After about 15 miles, we arrived in Flagg Ranch and decided to stop for some breakfast. At that point, traffic had started to become quite congested, so we didn't feel like we were wasting any good riding conditions.

From there, we soon entered Yellowstone and the shoulder shrank and traffic remained constantly thick. At times it was nearly impossible to make left turns as RV's, trucks, and cars zipped past in both directions. Like I said, you'd think that the government should be encouraging people to visit the park by bicycle rather than adding another car to the zoo-like roads. At least the RV drivers have been, for the most part, very considerate. I suppose they should be though, after all AK and I paid the same amount as they did to enter the park!

We did not have to pay again when we entered Yellowstone as the 10 bucks from before lasts for a week in both parks. I did harass the ranger about it though. Although he can't do anything about it, he did claim to agree with me, or maybe he just wanted me to go away. Whatever.

In Yellowstone, we've seen amazing waterfalls, awesome canyons, and thousands of acres of land that is naturally recovering from a huge wildfire in 1988. The amount of fallen trees is huge, but new growth surrounds them. Either way, the place is amazing, and the views are spectacular.

We crested our first Continental Divde crossing for the day, and then rolled down the hill for a quick bite to eat in Grant Village (right near Yellowstone Lake). Fueled for more, we set out to conquer two more Continental Divide crossings (each at over 8,000 feet).

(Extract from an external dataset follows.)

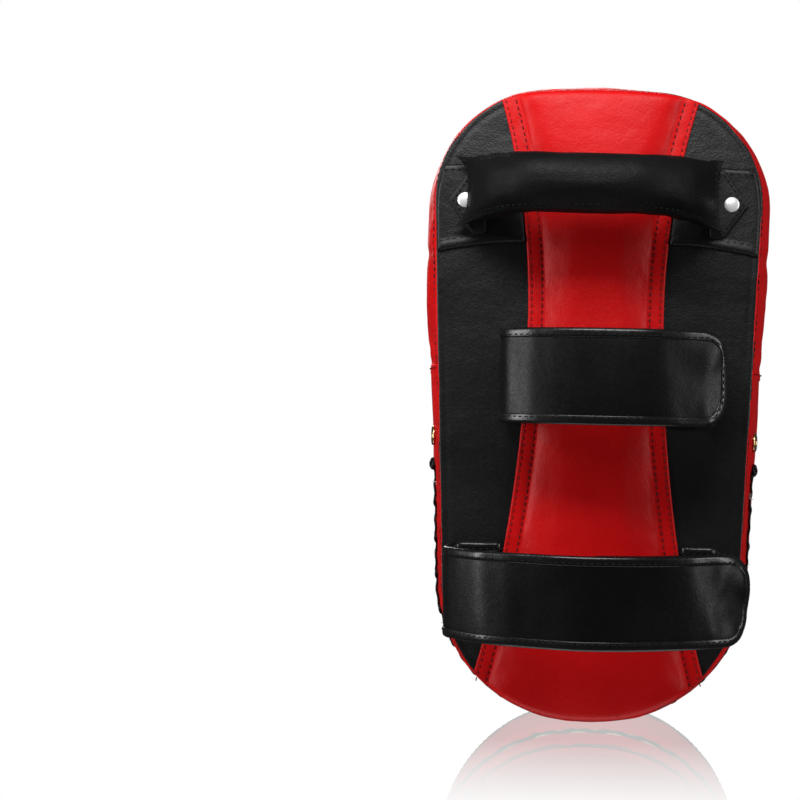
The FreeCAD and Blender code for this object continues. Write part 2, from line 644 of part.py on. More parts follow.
class Loop:
    """The closed line of one pair of straps, seen from above: folds left and right, a bowed front."""

    def __init__(self, name):
        self.name = name
        self.fold = {-1: size(f"{name}_fold_left"), 1: size(f"{name}_fold_right")}
        self.free_end = size(f"{name}_free_end")
        self.inner_end = size(f"{name}_inner_end")
        self.root = size(f"{name}_root")
        self.half_thick = size("strap_thickness") / 2
        self.radius = size(f"{name}_front_radius")
        middle = (self.fold[-1] + self.free_end) / 2
        self.centre = Vector(middle, self.radius - size(f"{name}_front"), 0)
        self.nested = size("strap_thickness") + 2 * size("patch_thickness") + size("patch_gap")

    def angle_at(self, across, radius):
        return -math.acos((across - self.centre.x) / radius)

    def corner(self, side, radius):
        """Centre of the bend between the fold and the front, and its direction from the front's centre."""
        bend = size("strap_corner_radius")
        across = self.fold[side] - side * bend
        rise = math.sqrt((radius - bend) ** 2 - (across - self.centre.x) ** 2)
        place = Vector(across, self.centre.y - rise, 0)
        towards = place - self.centre
        return place, math.atan2(towards.y, towards.x)

    def front_view(self, side, radius, start_depth, end, half_thick):
        """Section of a strap from its fold, round the bend and along the front to its end."""
        bend = size("strap_corner_radius")
        place, joint = self.corner(side, radius)
        stop = self.angle_at(end, radius)
        fold = self.fold[side]
        inner_x, outer_x = fold - side * half_thick, fold + side * half_thick
        near = Part.LineSegment(Vector(inner_x, -start_depth, 0), Vector(inner_x, place.y, 0))
        far = Part.LineSegment(Vector(outer_x, place.y, 0), Vector(outer_x, -start_depth, 0))
        bend_start, bend_end = (math.pi, joint + 2 * math.pi) if side < 0 else (0.0, joint)
        near_bend = arc(place, bend - half_thick, bend_start, bend_end)
        far_bend = arc(place, bend + half_thick, bend_start, bend_end)
        near_front = arc(self.centre, radius - half_thick, joint, stop)
        far_front = arc(self.centre, radius + half_thick, joint, stop)
        tip = Part.LineSegment(self.centre + direction(stop) * (radius - half_thick),
                               self.centre + direction(stop) * (radius + half_thick))
        root = Part.LineSegment(Vector(outer_x, -start_depth, 0), Vector(inner_x, -start_depth, 0))
        return [near, near_bend, near_front, tip, far_front, far_bend, far, root]

    def root_view(self, side, end_depth):
        """Section of the short sewn end: flat on the back panel, then bent up to the fold."""
        half = self.half_thick
        fold = self.fold[side]
        bend = size("strap_root_bend")
        flat = abs(fold) - self.root - bend
        place = Vector(side * (self.root + flat), -half - bend, 0)
        level, upright = math.pi / 2, (math.pi if side < 0 else 0.0)
        sewn = side * self.root
        near, far = fold - side * half, fold + side * half
        return [
            Part.LineSegment(Vector(sewn, -2 * half, 0), Vector(place.x, -2 * half, 0)),
            arc(place, bend - half, level, upright),
            Part.LineSegment(Vector(near, place.y, 0), Vector(near, -end_depth, 0)),
            Part.LineSegment(Vector(near, -end_depth, 0), Vector(far, -end_depth, 0)),
            Part.LineSegment(Vector(far, -end_depth, 0), Vector(far, place.y, 0)),
            arc(place, bend + half, level, upright),
            Part.LineSegment(Vector(place.x, 0, 0), Vector(sewn, 0, 0)),
            Part.LineSegment(Vector(sewn, 0, 0), Vector(sewn, -2 * half, 0)),
        ]

    def patch_view(self, radius, start, end):
        half = size("patch_thickness") / 2
        first, last = self.angle_at(start, radius), self.angle_at(end, radius)
        ends = [Part.LineSegment(self.centre + direction(a) * (radius - half),
                                 self.centre + direction(a) * (radius + half)) for a in (first, last)]
        return [arc(self.centre, radius - half, first, last), ends[1],
                arc(self.centre, radius + half, first, last), ends[0]]

    def strip(self, label, curves, width, tip=None, tip_radius=None):
        """A strip across the loop: a section drawn from above, as wide as a given expression."""
        made = body(label)
        sketch = sketch_on(made, "XY_Plane", label + "_view", f"Sizes.{self.name}_strap_height")
        draw(sketch, curves)
        pad = extrude(made, sketch, label + "_pad", width, both_ways=True)
        if tip is not None:
            doc.recompute()
            middle = size(f"{self.name}_strap_height")

            def at_tip_corner(edge):
                first, last = edge.Vertexes[0].Point, edge.Vertexes[-1].Point
                across_tip = all(abs(v.Point.x - tip) < 3.0 for v in edge.Vertexes)
                through_leather = edge.Length < LONGEST_THICKNESS_EDGE and abs(first.z - last.z) < 0.1
                return across_tip and through_leather and abs(first.z - middle) > 10.0

            fillet(made, pad, edges_where(pad, at_tip_corner), tip_radius)
        return made

    def bound_strap(self, label, side, radius, hinge_gap, end):
        """A strap and the binding folded over its edges and its free end."""
        wide = f"Sizes.{self.name}_strap_width"
        start = size("strap_hinge_depth") + hinge_gap
        extra = size("binding_thickness")
        round_end = end + (extra if side < 0 else -extra)
        strap = self.strip(label, self.front_view(side, radius, start, end, self.half_thick),
                           f"{wide} - 2 * Sizes.binding_thickness", end,
                           "Sizes.strap_end_radius - Sizes.binding_thickness")
        outside = self.strip(label + "_wrap", self.front_view(side, radius, start, round_end,
                                                              self.half_thick + extra),
                             wide, round_end, "Sizes.strap_end_radius")
        inside_end = end + (-size("binding_width") if side < 0 else size("binding_width"))
        window = self.strip(label + "_window", self.front_view(side, radius, start - 5, inside_end,
                                                               self.half_thick + 1.5),
                            f"{wide} - 2 * Sizes.binding_width", inside_end,
                            "Sizes.strap_end_radius - Sizes.binding_width")
        binding = cut(label + "_binding", cut(label + "_edging", outside, strap), window)
        return strap, binding

    def make(self):
        outer_radius = self.radius
        inner_radius = self.radius - self.nested
        wide = f"Sizes.{self.name}_strap_width"
        hinge = size("strap_hinge_depth")
        outer_gap, inner_gap = size("outer_hinge_gap"), size("inner_hinge_gap")
        outer, outer_binding = self.bound_strap(f"{self.name}_outer_strap", -1, outer_radius, outer_gap,
                                                self.free_end)
        inner, inner_binding = self.bound_strap(f"{self.name}_inner_strap", 1, inner_radius, inner_gap,
                                                self.inner_end)
        reach = self.half_thick + size("patch_thickness") / 2
        margin = size("patch_margin")
        patch_width = f"{wide} - 2 * Sizes.patch_margin"
        hook_end = self.fold[1] - size("strap_corner_radius") - margin
        patch_start = self.inner_end + 2 * margin
        hook = self.strip(f"{self.name}_hook_patch",
                          self.patch_view(outer_radius - reach, patch_start, hook_end), patch_width)
        loop = self.strip(f"{self.name}_loop_patch",
                          self.patch_view(inner_radius + reach, patch_start, hook_end), patch_width)
        left_root = self.strip(f"{self.name}_left_strap_root", self.root_view(-1, hinge - outer_gap), wide)
        right_root = self.strip(f"{self.name}_right_strap_root", self.root_view(1, hinge - inner_gap), wide)
        return [left_root, outer, outer_binding, hook, right_root, inner, inner_binding, loop]


# ---------------------------------------------------------------- the whole pad

cover, upper_gusset, lower_wall, back_sheet, face_foam, core_block, back_foam_block = make_padding()
eyelets, eyelet_washers, lower_gusset, core_foam, vented_foam = make_vents(lower_wall, core_block,
                                                                           back_foam_block)
rivets, rivet_washers, back_panel, back_foam, rivet_bars = make_rivets(back_sheet, vented_foam)
band, padding = make_forearm_band()
base_left, base_right = make_handle_bases(rivet_bars)
tab_left, tab_right = make_handle_tabs(rivet_bars)
grip_cover, grip_core = make_grip()
pieces = [
    cover, upper_gusset, lower_gusset, make_lace(), eyelets, eyelet_washers,
    back_panel, back_foam, core_foam, face_foam, band, padding,
    base_left, base_right, tab_left, tab_right, rivets, rivet_washers, grip_cover, grip_core,
]
for strap_pair in ("upper", "lower"):
    pieces += Loop(strap_pair).make()
doc.recompute()

for item in doc.Objects:
    if "Invalid" in item.State or "Error" in item.State:
        raise RuntimeError(f"{item.Name} failed: {item.State}")
for piece in pieces:
    if piece.Shape.isNull() or not piece.Shape.isValid() or not piece.Shape.Solids:
        raise RuntimeError(f"{piece.Label} has no valid solid")

os.makedirs("parts", exist_ok=True)
for piece in pieces:
    piece.Shape.exportStep(f"parts/{piece.Label}.step")
    print(f"{piece.Label}: {len(piece.Shape.Solids)} solids, {piece.Shape.Volume / 1000:.1f} cm3")
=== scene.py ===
import math

import bmesh
import bpy
import numpy as np
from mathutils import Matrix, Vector, noise


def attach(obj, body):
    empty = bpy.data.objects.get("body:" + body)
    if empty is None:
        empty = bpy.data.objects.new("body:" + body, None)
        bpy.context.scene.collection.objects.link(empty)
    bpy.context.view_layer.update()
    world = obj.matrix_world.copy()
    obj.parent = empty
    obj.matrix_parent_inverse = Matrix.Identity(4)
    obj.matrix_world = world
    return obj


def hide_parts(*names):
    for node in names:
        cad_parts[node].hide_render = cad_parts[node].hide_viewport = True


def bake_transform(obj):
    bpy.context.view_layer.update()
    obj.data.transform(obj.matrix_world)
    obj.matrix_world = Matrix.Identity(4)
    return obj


# A thai pad, seen from the strap side. Metres.
# X is across the pad, Z along it, Y from the straps to the striking face.

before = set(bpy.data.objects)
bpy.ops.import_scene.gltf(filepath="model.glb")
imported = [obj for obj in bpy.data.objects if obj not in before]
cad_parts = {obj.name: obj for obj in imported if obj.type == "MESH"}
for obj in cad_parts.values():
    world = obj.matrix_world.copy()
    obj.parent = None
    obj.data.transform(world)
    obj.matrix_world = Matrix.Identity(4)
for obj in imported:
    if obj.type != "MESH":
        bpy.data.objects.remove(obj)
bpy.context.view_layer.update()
MM = 0.001

# The pad's outline and depth, as in the design.
HALF_WIDTH = 92.0 * MM
SIDE_TAPER = math.radians(2.2)
HALF_HEIGHT = 186.5 * MM
TOP_RADIUS = 480.0 * MM
TOP_CORNER_RADIUS = 66.0 * MM
BOTTOM_CORNER_RADIUS = 81.0 * MM
BOTTOM_RADIUS = 170.0 * MM
FACE_RADIUS = 660.0 * MM
FACE_LOW_HEIGHT = -20.0 * MM
SEAM_LOW_DEPTH = 61.7 * MM
WALL_FLARE = 6.9 * MM
FLARE_DEPTH = 30.0 * MM
STUFFED_FLARE = 6.4 * MM
STUFFED_BULGE = 3.0 * MM
JOIN_HEIGHT = 19.0 * MM
FACE_EDGE_RADIUS = 11.0 * MM
FACE_EDGE_RISE = 1.8 * MM
SEAM_OUTSET = 6.4 * MM
WALL_LEATHER = 0.9 * MM
COVER_LEATHER = 1.0 * MM
ROUTE_STEP = 3.0 * MM
SAME_PLACE = 0.02 * MM
RING_COLUMNS = 336

# Side wall fittings.
SLIT_TOP = -39.0 * MM
LACE_DEPTH = 22.0 * MM
VENT_HEIGHT = -20.0 * MM
VENT_DEPTH = 20.0 * MM
LACE_WRAP_SPACING = 21.0 * MM
LACE_HALF_WIDTH = 1.9 * MM
LACE_HALF_THICKNESS = 0.75 * MM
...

At the third and final CD crossing for the day a small lake at the top drained into both watersheds. It was loaded with lillies and flowers that looked similar to tulips. Several people asked about our efforts for the FFB. We handed out a few business cards, and one nice RV driver handed us a donation on the spot.

Next, it was on to Old Faithful. Of course luck would have it that AK spied the geyser blasting off when we were stilla couple of miles out. When we arrived, we had to wait 90 minutes until the next "show", and it was getting late. Finally, around 6:45, Old Faithful errupted. It was a huge blast and went on for a few minutes.

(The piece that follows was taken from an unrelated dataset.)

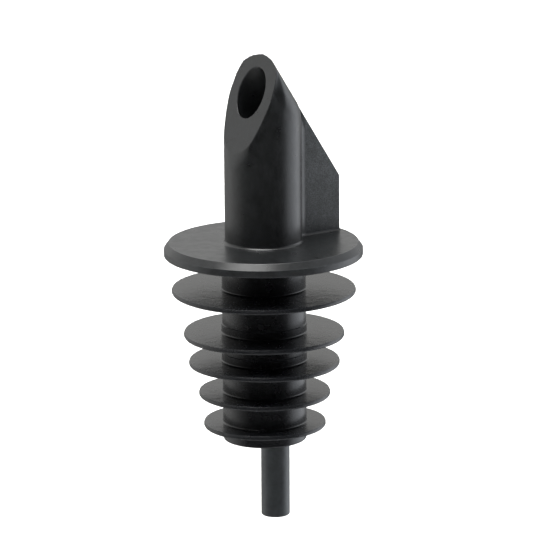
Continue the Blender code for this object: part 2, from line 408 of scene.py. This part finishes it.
TURNED, NETTED = 0, 1  # slot of a face while the two halves of the spout are joined
NORMAL_REACH = 0.05
NET_LOW = (-8.0, -7.4, COLLAR_TOP - 1.3)
NET_HIGH = (8.0, FIN_EDGE + 1.3, APEX_Z + 0.9)
NET_CELL = 0.17


def collar_outline():
    """Collar and spigot as (radius, height, rounding) of each corner, from the top round to the bore."""
    inner = CHAMBER_RADIUS - 0.02
    return [
        (inner, COLLAR_TOP, 0.005),
        (COLLAR_TOP_RADIUS, COLLAR_TOP, 0.12),
        (COLLAR_RADIUS, COLLAR_RIM_HEIGHT, 0.12),
        (COLLAR_RADIUS, 0.0, 0.22),
        (SEAT_RADIUS, 0.0, 0.12),
        (SEAT_RADIUS, SEAT_ROOF, 0.1),
        (SPIGOT_RADIUS, SEAT_ROOF, 0.1),
        (SPIGOT_RADIUS, BEAD_HEIGHT + BEAD_HALF_WIDTH, 0.15),
        (BEAD_RADIUS, BEAD_HEIGHT, 0.15),
        (SPIGOT_RADIUS, BEAD_HEIGHT - BEAD_HALF_WIDTH, 0.15),
        (SPIGOT_RADIUS, SPIGOT_END, 0.25),
        (inner, SPIGOT_END, 0.2),
    ]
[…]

By then it was getting really late and we still had 16 miles to the next campground, so we set out to blast miles. Unfortunately, we needed to race the sun through some of the most scenic sections of the park. We zipped past several huge steaming hot springs adorned with red algae dumping into the Firehole River. We even spotted a wild Bison grazing in the distance.

Soon we arrived in Madison Junction and found several people watching a heard of elk move through an open field. By now it was 8PM and we knew it was getting late, but we decided to have a look. Low and behold, we were spotted by a group that camped next to us in Dubois. Pam, Steven and their two foreign exchange students were schocked to see us again, and we were excited to see some familar faces. They gave AK a bottle of water and me a beer (I could not resist). We chatted and enjoyed our drinks while watching the elk, and then the setting sun dictated that we best be going. We said goodbye and headed to the campsite.

The campsite was full, but fortunately there is a policy that these campsites will not turn away hikers or bikers. As I was registering us for the site, AK was chatting with a man about our ride and his dog. It turns out that he is the husband of the woman that was registering us for the site. Empressed with her efforts on the ride and for the FFB, Walter decided to pay for AK's site for the night.

Anyway, Miriam (Walter's wife) showed us the hiker/biker site and we were once again excited to see Sid sitting at a picnic bench! He had been taking his time through the park and we caught up to him pretty fast.

The sun was setting, so AK pitched the tent while I cooked dinner. Next, AK raced to wash the dishes, and I crammed everything into the bear box. We are now in the tent, and we are both super dirty! We need showers something fierce. The baby wipes only go so far.

Since arriving, several other bikers have arrived. In total, there are 10 of us from all over (including twins from Fance and an Aussie). This is a great place for bikers to stay. The bathrooms are clean and the price is right.

Ok, we are off to bed. Oh by the way, we gained a day on our guidebook today!



At July 21, 2005 5:31 PM, Anonymous said...

Twins from France you say!?!!?
I think I remember a lymoric about twins from France in Yellowstone. Something about "Old Faithfull", the geezer and his gyser...

At July 22, 2005 1:47 AM, Anonymous said...

Yeah, Reeb, I remember that too. I think it had loafage in it.

Anyway, these guys have crossed so many CD`s they must be going in circles. Try to straighten them out-TAB

At July 22, 2005 10:49 AM, Anonymous said...

Too bad you already passed the Firehole. That is Reeb's favorite.


At July 24, 2005 7:57 PM, Steve Misoni said...

This is Luis Hernandez from Guatemala. Steve, Pam and I jus check your website it was nice to see you in Yellowstone and share stories, good luck and safe trip.